I posted my first content to an ‘online journal’ – no one called them blogs way back then, on the 24th September 1999. I’ve been at it ever since – every day for at least the first four years then I reviewed my practice, split into a number of parts and specialised. I also took an MA in the next best thing ‘Open and Distance Education’ (MAODE). So, yes, blogging fascinates me. Twitter as a ‘microblog’ is not – it is chatting. And many so called blogs are actually something else too – corporate marketing brochures, magazines, radio shows, TV channels, photo dumps and galleries. For me, and those of us writing in ‘Diaryland’ over a decade ago a blog, like a diary, is something you kept up every day, reflected your daily life and was largely secret: you wrote amongst friends rather than to an audience. This meant that they remained authentic, deep, even ‘in confidence’. Has all of that been lost? I wonder.
As a direct result of just completing H818: The Networked Practitioner (EMA away last night). I plan to review, refine and redirect my blogging behaviour. Currently, here at ‘My Mind Bursts’ will go into the fledgling ‘Mind Bursts’ which will go live once I’ve got 100 of my choicest posts in there.
The blog I stopped posting to on swimming teaching and coaching (I did for ten years as a direct consequence of taking my kids down to the pool eleven years ago) gets more views per day than any of my other blogs – go figure! It is useful. I answer direct daily questions. The biggest ‘seller’ is the 45 minute lesson plan for teaching or coaching swimming – I have all strokes, all stages and all problems addressed. That should tell me something. More at the catchily named ‘Coaching and Teaching Swimming’.

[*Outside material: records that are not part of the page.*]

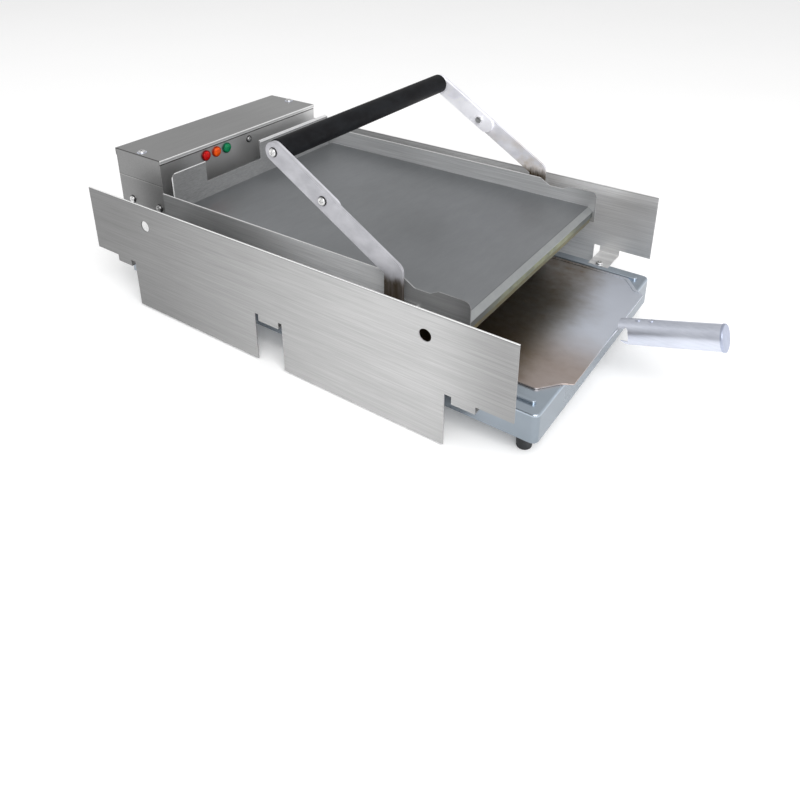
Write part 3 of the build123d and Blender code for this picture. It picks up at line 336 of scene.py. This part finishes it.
def boxPaint(place):
    plain = brushedPaint(alongX, box)(place)
    across, along, height = (place.axis(name) for name in "XYZ")
    onFront, nearSide = along.fall(*box["frontTo"]), across.fall(*box["nearSideTo"])
    face = mixColour(across.step(*box["faceAcross"]), *box["faceTones"])
    corner = (height.step(*box["cornerTop"]) + along.fall(*box["cornerFront"])).step(*box["either"])
    hem = height.step(*box["hemAt"]) * along.fall(*box["hemFront"])
    # painted light and shade: the front face, the band below the hem, the near side's edges, and highlights
    # below the joint and on the hem
    plain["Base Color"] = marked(
        mixColour(onFront * height.fall(*box["faceTop"]), plain["Base Color"], face),
        (height.band(*box["underHemAt"]) * onFront, box["underHem"]),
        (nearSide * height.band(*box["jointAt"]), box["joint"]),
        (nearSide * height.band(*box["belowAt"]), box["below"]),
        (nearSide * corner, box["corner"]),
        (hem * (1 - height.band(*box["foldAt"]) * box["foldShare"]), box["hem"]),
    )
    return plain


# The platen is dull aluminium, with grease and browning on its front face
platen = {
    "grain": (900.0, 2.0), "cloud": ((9.0, 7.0, 9.0), 4.0), "smear": ((30.0, 90.0, 30.0), 4.0, 0.65),
    "shares": (0.6, 0.4), "spread": (0.2, 0.8), "dark": (0.28, 0.29, 0.30), "light": (0.34, 0.35, 0.365),
    "patch": ((60.0, 40.0, 120.0), 4.0, 0.7), "patchSpread": (0.32, 0.62),
    "slopeTo": (-0.1891, -0.1885), "slopeTone": (0.42, 0.435, 0.435), "slopePatch": 0.4,
    "foldAt": (-0.1891, -0.1887, -0.1885, -0.1881), "fold": {"share": 0.5, "tone": 0.06},
    "faceTo": (0.1422, 0.1428), "faceTone": (0.15, 0.16, 0.155),
    "greaseTo": (0.004, 0.022), "greaseShares": (0.35, 0.65), "greaseTone": (0.33, 0.34, 0.22),
    "stainTo": (0.1345, 0.1355), "stainShares": (0.4, 0.6), "stainTone": (0.20, 0.175, 0.095),
    "rough": (0.36, 0.2), "bumpShares": (0.5, 0.5), "depth": 0.00008,
}


def platenPaint(place):
    grain, cloud, smear = (place.noise(*platen[layer]) for layer in ("grain", "cloud", "smear"))
    patch = place.noise(*platen["patch"]).step(*platen["patchSpread"])
    across, along, height = (place.axis(name) for name in "XYZ")
    mottle = shared(platen["shares"], cloud, smear).step(*platen["spread"])
    slope = mixColour(patch * platen["slopePatch"], platen["slopeTone"], platen["light"])
    colour = mixColour(mottle, platen["dark"], platen["light"])
    colour = mixColour(along.fall(*platen["slopeTo"]), colour, slope)
    # painted shade: a dark line along the edge between the slope and the front face
    colour = marked(colour, (along.band(*platen["foldAt"]), platen["fold"]))
    greasy = (across * across).fall(*platen["greaseTo"]) * patch.scaled(*platen["greaseShares"])
    face = mixColour(greasy, platen["faceTone"], platen["greaseTone"])
    colour = mixColour(height.fall(*platen["faceTo"]), colour, face)
    stained = height.fall(*platen["stainTo"]) * patch.scaled(*platen["stainShares"])
    return {
        "Base Color": mixColour(stained, colour, platen["stainTone"]),
        "Roughness": cloud.scaled(*platen["rough"]),
        "Normal": shared(platen["bumpShares"], grain, smear).bump(platen["depth"]),
    }


# Both arms are burnt dark at their feet, and the far one is tanned above that
arm = {
    "rub": ((500.0, 30.0, 60.0), 3.0), "cloud": (40.0, 4.0), "shares": (0.5, 0.5), "spread": (0.3, 0.7),
    "dark": (0.34, 0.34, 0.365), "light": (0.475, 0.475, 0.505),
    "farSide": (0.0, 0.1), "farStrength": 1.95, "barTo": (0.03385, 0.03396), "barStrength": 1.3,
    "tanTo": (0.195, 0.245), "tanSpread": (0.35, 0.7), "tan": {"share": 0.8, "tone": (0.50, 0.42, 0.33)},
    "ragged": ((160.0, 160.0, 60.0), 3.0), "raggedRise": (-0.008, 0.016), "farDrop": 0.008,
    "stainTo": (0.168, 0.183), "stainTone": (0.036, 0.022, 0.008), "stainRough": 0.3,
    "streaks": ((220.0, 160.0, 20.0), 3.0), "streakShares": (0.68, 0.5),
    "rough": (0.34, 0.16), "depth": 0.00004,
}


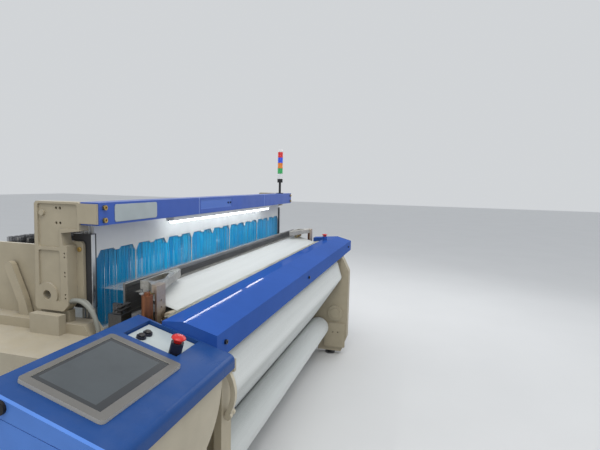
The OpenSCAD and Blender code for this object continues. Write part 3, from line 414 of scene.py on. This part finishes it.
# Switch plate: the rings and the base that stand up from it are black
RINGS_BELOW, RINGS_ABOVE = 0.0112, 0.2
buttons = painted("switch_plate", (0.43, 0.48, 0.48), 0.38, wear=None, vary=0.12, dusty=0.05)
rings = buttons.between(buttons.along(UPWARD), CONSOLE_UP - RINGS_BELOW, CONSOLE_UP + RINGS_ABOVE)
buttons.tint(rings, (0.012, 0.014, 0.03))
looks["buttons"] = buttons

# Bezel with paler side walls, and a screen whose active field is lighter than its border
bezel = plastic("bezel_grey", (0.135, 0.13, 0.12), 0.4, 0.15, 0.25)
wall = bezel.along(UPWARD, bezel.add("ShaderNodeNewGeometry").outputs["Normal"])
bezel.tint(bezel.ramp(wall, 0.6, 0.4), (0.50, 0.47, 0.40))
looks["bezel"] = bezel
FIELD_FROM, FIELD_TO, SCREEN_EDGE = 0.125, 0.289, 0.014
SCREEN_LO, SCREEN_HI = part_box("hmi_screen")
screen = Look("dark_screen", (0.020, 0.023, 0.026), 0.14, coat=0.5, spec=0.3)
up_slope = screen.between(screen.along(SLOPE), CONSOLE_ALONG + FIELD_FROM, CONSOLE_ALONG + FIELD_TO)
across = screen.inside((SCREEN_LO[0] + SCREEN_EDGE, None, None), (SCREEN_HI[0] - SCREEN_EDGE, None, None))
screen.tint(screen.both(up_slope, across), (0.050, 0.060, 0.066))
screen.vary(0.2, 12)
looks["screen"] = screen

# Bolts: yellow, but blackened on the covers and dark blue in the beam's recessed field
bolts = bare_metal("screw_heads", (0.72, 0.50, 0.17), 0.3, "even")
bolts.tint(bolts.inside((None, None, 0.70), (None, None, 0.90)), (0.05, 0.05, 0.055))
bolts.tint(bolts.inside((-0.12, None, 1.2), (-0.04, None, None)), (0.05, 0.06, 0.10))
looks["bolts"] = bolts

# The look of each CAD node
NODE_LOOKS = {
    "frame_left": "beige_cast", "frame_right": "beige_cast", "cross_girders": "beige_cast",
    "levelling_feet": "dark_steel", "column_left": "beige_cast", "column_right": "beige_cast",
    "heald_guides": "guide", "top_beam": "beam", "name_plate": "plate", "cover_bolts": "bolts",
    "lamp_housing": "white", "lamp_tube": "lamp", "tower_base": "black", "tower_lenses": "tower",
    "heald_frame_1": "heald_rail", "heald_frame_2": "heald_rail", "heald_frame_3": "heald_rail",
    "heald_frame_4": "heald_rail", "sley": "aluminium", "reed": "reed",
    "main_nozzle": "dark_steel", "temple_left": "temple_left", "temple_right": "temple_right",
    "temple_ring_left": "brass", "temple_ring_right": "brass", "cloth_rail": "rail",
    "take_up_roller": "grip", "press_roller": "rubber", "guide_roller": "dark_steel",
    "cloth": "cloth", "cloth_roll": "cloth", "roll_shaft": "steel", "roll_lever": "cream",
    "front_cover": "cover", "console_top": "console", "cabinet_body": "panel", "end_panel": "end",
    "cabinet_door": "end", "hmi_bezel": "bezel", "hmi_screen": "screen", "button_plate": "buttons",
    "start_button": "black", "stop_button": "black", "emergency_stop_left": "red",
    "emergency_stop_right": "red", "end_cover": "cover", "waste_hub": "plate",
    "side_cover": "panel", "shedding_box": "black_cover", "drive_housing": "panel",
    "main_motor": "motor", "motor_pulley": "dark_steel", "drive_pulley": "dark_steel",
    "drive_belt": "rubber", "warp_beam": "aluminium", "warp_yarn": "yarn", "back_roller": "steel",
    "tension_levers": "dark_steel", "drop_wires": "steel", "warp_sheet": "yarn"}
for node, key in NODE_LOOKS.items():
    obj = NODES[node]
    if not obj.material_slots:
        obj.data.materials.append(None)
    for material_slot in obj.material_slots:
        material_slot.material = looks[key].mat


# Pieces
def piece(name, verts, faces, look, body, node, smooth=False, replaces=()):
    """A mesh object in metres that rides on a body, or on none."""
    mesh = bpy.data.meshes.new(name)
    mesh.from_pydata([tuple(v) for v in verts], [], faces)
    mesh.validate()
    mesh.update()
    if smooth:
        mesh.shade_smooth()
    obj = bpy.data.objects.new(name, mesh)
    bpy.context.scene.collection.objects.link(obj)
    obj.data.materials.append(looks[look].mat)
    if body:
        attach(obj, body)
    if replaces:
        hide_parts(*replaces)
    return obj


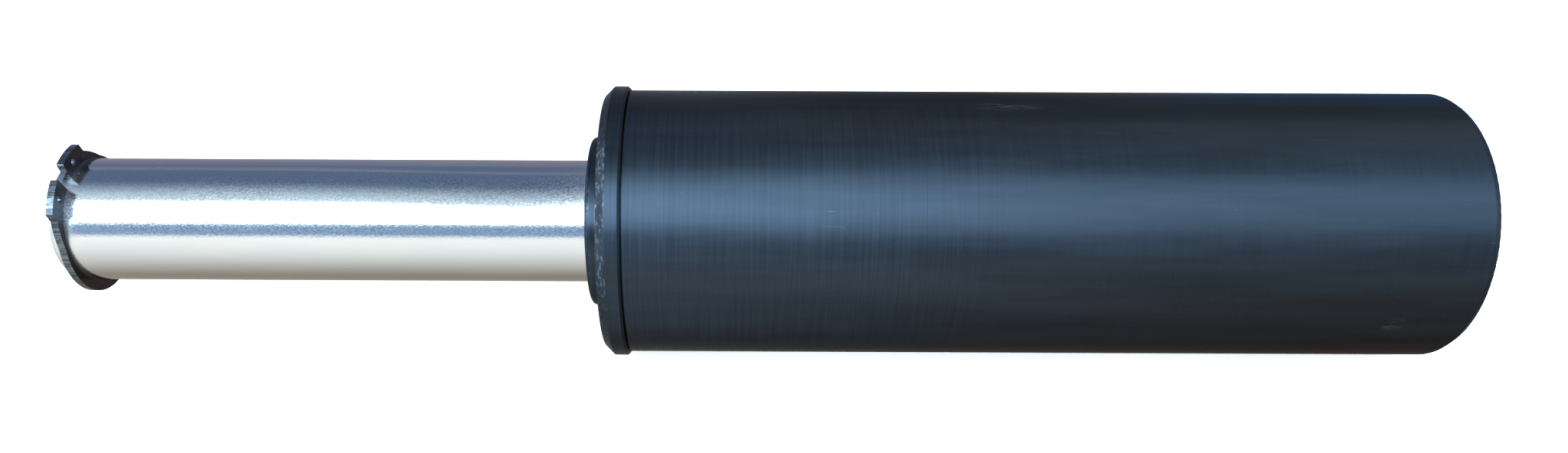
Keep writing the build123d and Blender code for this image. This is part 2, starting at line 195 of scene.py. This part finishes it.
def blued_steel(name, rough=0.36, lined=None, worn_at=(), scuffs=()):
    """Blue-black oxide on turned steel: fine turning lines, smudges, dust, scratches and worn edges.

    Where lined is a pair of places, the turning lines grow from a quarter of their strength at the
    first to the whole of it at the second.
    """
    material, tree, shader = new_material(name)
    shader.inputs["Metallic"].default_value = 0.93
    shader.inputs["Specular Tint"].default_value = OXIDE_GLINT
    along = along_axis(tree)
    lines = grain(tree, (1350, 22, 22), detail=3, roughness=0.6)
    shown = smooth(tree, along, *lined, 0.25, 1.0) if lined else 1.0
    fine = grain(tree, (5200, 40, 40), detail=2, offset=(3, 1, 2))
    smudges = grain(tree, (9, 85, 85), detail=5, roughness=0.6, offset=(2, 0, 5))
    dust = smooth(tree, grain(tree, (1900, 1900, 1900), detail=1, offset=(5, 0, 0)), 0.76, 0.82)
    scratches = smooth(tree, grain(tree, (60, 2600, 2600), detail=1, offset=(0, 7, 0)), 0.76, 0.80)
    scratched = smooth(tree, grain(tree, (30, 30, 30), offset=(8, 8, 1)), 0.56, 0.66)

    dark, light = shaded(OXIDE, 0.88), shaded(OXIDE, 1.14)
    colour = blend_colours(tree, smooth(tree, smudges, 0.32, 0.68), dark, light)
    streaks = blend_colours(tree, smooth(tree, lines, 0.3, 0.72), LINE_DARK, LINE_LIGHT)
    streaks = blend_colours(tree, shown, WHITE, streaks)
    colour = multiply_colours(tree, 1.0, colour, streaks)
    colour = blend_colours(tree, times(tree, dust, 0.5), colour, OXIDE_DUST)
    colour = blend_colours(tree, times(tree, scratches, scratched, 0.4), colour, OXIDE_SCRATCHED)
    colour = worn_bands(tree, along, worn_at, colour)
    colour = scuffed(tree, scuffs, colour)
    link(tree, colour, shader, "Base Color")

    uneven = maths(tree, "MULTIPLY_ADD", smooth(tree, smudges, 0.35, 0.75), 0.05, rough - 0.05)
    uneven = maths(tree, "MULTIPLY_ADD", smooth(tree, lines, 0.3, 0.7), 0.05, uneven)
    link(tree, uneven, shader, "Roughness")
    raised = bump(tree, shader, lines, times(tree, shown, 0.22), 0.05 * MM)
    bump(tree, shader, fine, 0.25, 0.02 * MM, raised)
    return material


def hard_chrome(name, dulled_to):
    """Hard chrome on a ground tube: a mirror with dust specks, orange peel, grinding lines and smears.

    The dust lies on its upper front side. Near its outer end, up to x = dulled_to, it is duller.
    """
    material, tree, shader = new_material(name)
    shader.inputs["Metallic"].default_value = 1.0
    specks = grain(tree, (1250, 1500, 1500), detail=3, roughness=0.65, offset=(2, 5, 1))
    specks = smooth(tree, specks, 0.38, 0.62)
    upward = facing(tree)[2]
    patches = grain(tree, (28, 60, 60), detail=3, roughness=0.6, offset=(6, 1, 7))
    dusty = times(tree, smooth(tree, upward, 0.15, 0.4), smooth(tree, upward, 0.99, 0.93),
                  smooth(tree, patches, 0.36, 0.6, 0.4, 1.0))
    dulled = smooth(tree, along_axis(tree), dulled_to, dulled_to - 5 * MM, 0.0, 0.26)
    peel = grain(tree, (1000, 1500, 1500), detail=4, roughness=0.65)
    lines = grain(tree, (3000, 18, 18), detail=2, offset=(1, 0, 4))
    smears = grain(tree, (14, 90, 90), detail=5, roughness=0.6, offset=(9, 2, 0))

    tint = blend_colours(tree, smooth(tree, smears, 0.3, 0.7), CHROME_DARK, CHROME_LIGHT)
    speckle = blend_colours(tree, specks, SPECK_DARK, SPECK_LIGHT)
    speckle = blend_colours(tree, dusty, WHITE, speckle)
    link(tree, multiply_colours(tree, 1.0, tint, speckle), shader, "Base Color")

    rough = maths(tree, "MULTIPLY_ADD", times(tree, specks, dusty), 0.05,
                  smooth(tree, smears, 0.35, 0.75, 0.03, 0.07))
    link(tree, maths(tree, "ADD", rough, dulled), shader, "Roughness")
    peeled = bump(tree, shader, peel, 0.6, 0.05 * MM)
    bump(tree, shader, lines, 0.08, 0.01 * MM, peeled)
    return material


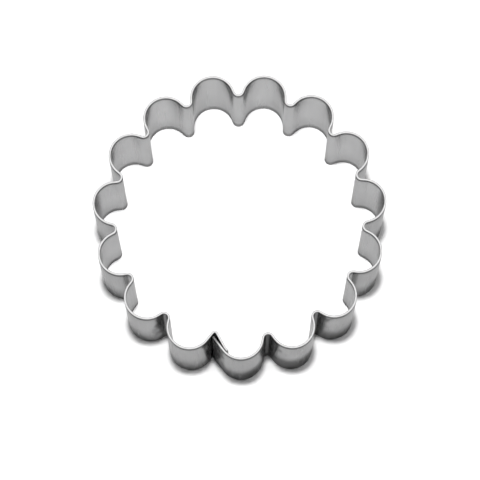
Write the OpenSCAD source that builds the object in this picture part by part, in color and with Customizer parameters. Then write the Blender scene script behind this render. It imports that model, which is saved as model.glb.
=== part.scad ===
/* [Ring] */
// Number of outward lobes round the ring
lobes = 15; // [11:1:24]
// Overall diameter, across the outsides of the lobes
outer_d = 68; // [64:0.5:76]
// Depth of the scallops, from the outsides of the lobes in to the plain folds
scallop_depth = 5.65; // [4.2:0.05:7]
// Radius of a plain inward fold, at the middle of the sheet
fold_r = 1.15; // [0.9:0.05:1.6]
// Length of the straight flank between a plain fold and a lobe
flank_l = 0.85; // [0.2:0.05:2]

/* [Strip] */
// Width of the strip, which is the height of the cutter
band_h = 25; // [15:1:50]
// Thickness of the sheet metal
sheet = 0.5; // [0.3:0.05:0.6]

/* [Lapped seam] */
// Radius of the tighter fold that holds the seam, at the middle of the sheet
seam_fold_r = 0.55; // [0.45:0.05:1]
// How much further in that fold reaches than the plain folds
seam_depth = 0.5; // [0:0.1:0.8]
// Gap between the two layers where they run together round the lobe
lap_gap = 0.1; // [0.05:0.01:0.2]
// Wider gap between the two layers beside the seam's fold
fold_gap = 0.7; // [0.4:0.05:0.8]
// Clearance from the under layer's end to the far wall of the seam's fold
end_gap = 0.3; // [0.1:0.05:0.5]
// Length of the over layer past the point from which the two run together, up to its end
over_arc = 0.7; // [0.5:0.05:1.5]

/* [Spot welds] */
// Diameter of a spot weld
weld_d = 1.6; // [1:0.1:2]
// Distance between the two spot welds, up the seam
weld_pitch = 9; // [4:0.5:12]
// Distance from the over layer's end back to a spot weld's centre
weld_inset = 1; // [0.9:0.1:1.4]

/* [Hidden] */
$fn = 96;

// Turn from one lobe to the next, and the direction of the fold that holds the seam. The lobe after
// it points along -Y.
pitch = 360 / lobes;
seam_a = -90 - pitch / 2;

// The plain folds stand clear_r from the ring's axis, and their centres lie on one circle. The lobes'
// radius is the one for which a straight flank of the length asked for touches both a fold and a lobe,
// with the lobe's outside on outer_d.
clear_r = outer_d / 2 - scallop_depth;
fold_centre_r = clear_r + sheet / 2 + fold_r;
crest_r = outer_d / 2 - sheet / 2;
fold_run = fold_centre_r * cos(pitch / 2);
lobe_r =
    (pow(crest_r, 2) - 2 * crest_r * fold_run + pow(fold_centre_r, 2) - pow(fold_r, 2) - pow(flank_l, 2))
    / (2 * (crest_r - fold_run + fold_r));
lobe_centre = (crest_r - lobe_r) * [cos(pitch / 2), sin(pitch / 2)];

// The centre of the seam's fold lies further in
seam_centre_r = clear_r - seam_depth + sheet / 2 + seam_fold_r;

// With a fold's centre on +X, at a distance of centre_r from the ring's axis: the way from there to
// the centre of the next lobe. A straight flank touches a bend of radius rf about the one and a bend of
// radius rl about the other. The direction of the points where it touches, and its length.
function way(centre_r) = lobe_centre - [centre_r, 0];
function flank_dir(centre_r, rf, rl) =
    atan2(way(centre_r)[1], way(centre_r)[0]) + acos((rf + rl) / norm(way(centre_r)));
function flank_len(centre_r, rf, rl) = sqrt(pow(norm(way(centre_r)), 2) - pow(rf + rl, 2));

// A plain flank, the far wall of the seam's fold, the over layer, which goes on round that fold and
// lies inside the next lobe, and the under layer, which runs straight on into that fold
plain_dir = flank_dir(fold_centre_r, fold_r, lobe_r);
far_dir = flank_dir(seam_centre_r, seam_fold_r, lobe_r);
lap = sheet + lap_gap;
over_r = lobe_r - lap;
over_dir = flank_dir(seam_centre_r, seam_fold_r, over_r);
under_r = seam_fold_r - sheet - fold_gap;
under_dir = flank_dir(seam_centre_r, under_r, lobe_r);

// The under layer's end, measured along it from the point that lies nearest to the fold's centre. Its
// corner stays end_gap away from the far wall, which it runs up to at this angle.
end_a = under_dir + far_dir - 180;
under_end = (end_gap - seam_fold_r + sheet / 2 - (under_r - sheet / 2) * cos(end_a)) / sin(end_a);

// The strip as it is bent, from the under layer's end, round the ring, to the over layer's end. A leg
// is [length] for a straight stretch or [radius, angle] for a bend, to the left where it is positive.
function degrees(arc, r) = arc / r * 180 / PI;
function lobe(dir_before, dir_after) = [lobe_r, pitch + 360 - dir_before - dir_after];
fold = [[flank_l], [fold_r, 2 * plain_dir - 360], [flank_l]];
legs = [
    [flank_len(seam_centre_r, under_r, lobe_r) - under_end],
    lobe(under_dir, plain_dir),
    for (i = [3 : lobes]) each concat(fold, [lobe(plain_dir, plain_dir)]),
    each fold,
    lobe(plain_dir, far_dir),
    [flank_len(seam_centre_r, seam_fold_r, lobe_r)],
    [seam_fold_r, far_dir + over_dir - 360],
    [flank_len(seam_centre_r, seam_fold_r, over_r)],
    [over_r, under_dir - over_dir + degrees(over_arc, over_r)]
];

// A straight stretch is a hair thinner than a bend and reaches a little way into it, so that the two
// join as one solid. The reach is short enough to keep its corners inside the bend.
shy = 0.001;
bite = 0.7 * sqrt(2 * shy * (min(fold_r, seam_fold_r) + sheet / 2));

// Lays the legs end to end, each from where the one before it stops, along +X at first
module strip(i = 0) {
    if (i < len(legs)) {
        size = legs[i][0];
        turn = legs[i][1];
        if (is_undef(turn)) {
            back = i == 0 ? 0 : bite;
            translate([-back, shy - sheet / 2]) square([back + size + bite, sheet - 2 * shy]);
            translate([size, 0]) strip(i + 1);
        } else {
            centre = [0, sign(turn) * size];
            translate(centre) {
                bend(size, turn);
                rotate(turn) translate(-centre) strip(i + 1);
            }
        }
    }
}

// A bend about the origin that starts along +X. Its ends are cut by two half planes, which both have
// to hold it up to half a turn, and either one beyond that.
module bend(r, turn) {
    far = 2 * r;
    intersection() {
        difference() {
            circle(r + sheet / 2);
            circle(r - sheet / 2);
        }
        if (abs(turn) > 180) {
            translate([0, -far]) square([far, 2 * far]);
            rotate(turn) translate([-far, -far]) square([far, 2 * far]);
        } else {
            intersection() {
                translate([0, -far]) square([far, 2 * far]);
                rotate(turn) translate([-far, -far]) square([far, 2 * far]);
            }
        }
    }
}

// The whole strip stood on edge, with the under layer's end in the seam's fold
module scalloped_band() {
    color([0.70, 0.70, 0.71])
        linear_extrude(band_h)
        rotate(seam_a) translate([seam_centre_r, 0])
        rotate(under_dir - 90) translate([under_end, under_r])
        strip();
}

// A spot weld fills the gap between the two layers, square to them, at height z
module spot_weld(z) {
    weld_dir = under_dir - 180 + degrees(over_arc - weld_inset, over_r);
    color([0.45, 0.45, 0.47])
        difference() {
            rotate(seam_a) translate([lobe_centre[0], lobe_centre[1], z])
                rotate([0, 90, weld_dir]) translate([0, 0, over_r])
                cylinder(d = weld_d, h = lap);
            scalloped_band();
        }
}

module upper_spot_weld() {
    spot_weld((band_h + weld_pitch) / 2);
}

module lower_spot_weld() {
    spot_weld((band_h - weld_pitch) / 2);
}

scalloped_band();
upper_spot_weld();
lower_spot_weld();
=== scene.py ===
# %% [markdown]
# # A scalloped biscuit cutter
#
# The object is one thin strip of satin sheet metal, stood on edge and bent into a ring of round lobes
# with tight folds between them. Its two ends lap in one fold and are held by two spot welds. This
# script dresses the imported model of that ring: it sweeps a finer strip with rounded edges along the
# same path, gives it a satin metal, and lights it softly on a white floor.

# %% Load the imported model
import math
from collections import namedtuple

import bmesh
import bpy
from mathutils import Matrix, Vector


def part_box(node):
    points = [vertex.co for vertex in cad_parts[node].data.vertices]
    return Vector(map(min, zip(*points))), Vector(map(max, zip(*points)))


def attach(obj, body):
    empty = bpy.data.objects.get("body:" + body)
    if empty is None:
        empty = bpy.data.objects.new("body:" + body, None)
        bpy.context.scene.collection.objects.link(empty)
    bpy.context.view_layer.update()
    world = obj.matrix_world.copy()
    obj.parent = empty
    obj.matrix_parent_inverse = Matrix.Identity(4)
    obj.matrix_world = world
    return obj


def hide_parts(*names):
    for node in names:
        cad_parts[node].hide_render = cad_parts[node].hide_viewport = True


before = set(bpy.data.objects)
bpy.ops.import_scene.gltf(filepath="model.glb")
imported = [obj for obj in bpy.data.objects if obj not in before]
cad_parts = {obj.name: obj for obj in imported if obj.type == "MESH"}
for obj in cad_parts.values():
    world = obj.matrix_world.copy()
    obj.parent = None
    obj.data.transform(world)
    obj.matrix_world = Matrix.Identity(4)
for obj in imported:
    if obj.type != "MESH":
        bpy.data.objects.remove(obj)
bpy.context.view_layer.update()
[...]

The other blog, ‘That’s Nothing Compared to Passchendaele’, which requires and deserves tidying up started out as the memoir of my late grandfather, a machine gunner in the First World War – the only one who survived it would appear. Actually, in 1992 there was a 75th anniversary of the Battle of Passchendaele (Third Ypres) and there were four of them: one was an ammunition carrier. The other two were machine gunners, you could tell from their thumbs – like the beak of a spoonbill, squished flat from periods of anxiety pressed against the triggers of a Vicker’s MKII Machine Gun. Like the swimming thing I need to hone this down to a resource of value – just his story, his words (over three hours of interviews) and photographs with references which would do the historian in me proud.
There will be a lot of ‘ditching of babies’ – there will be a good deal of painful unknitting of layouts and extraction.
Are these blogs? Actually no. I ought to think of them as books and give them the professional focus that is required before you can go to print.
And finally, a blog on the use of Quick Response codes in education. This as a consequence of H818 Online Conference we I gave a ten minute presentations on the use of Quick Response codes to galvanise interest in people featured on war memorial rolls of honour.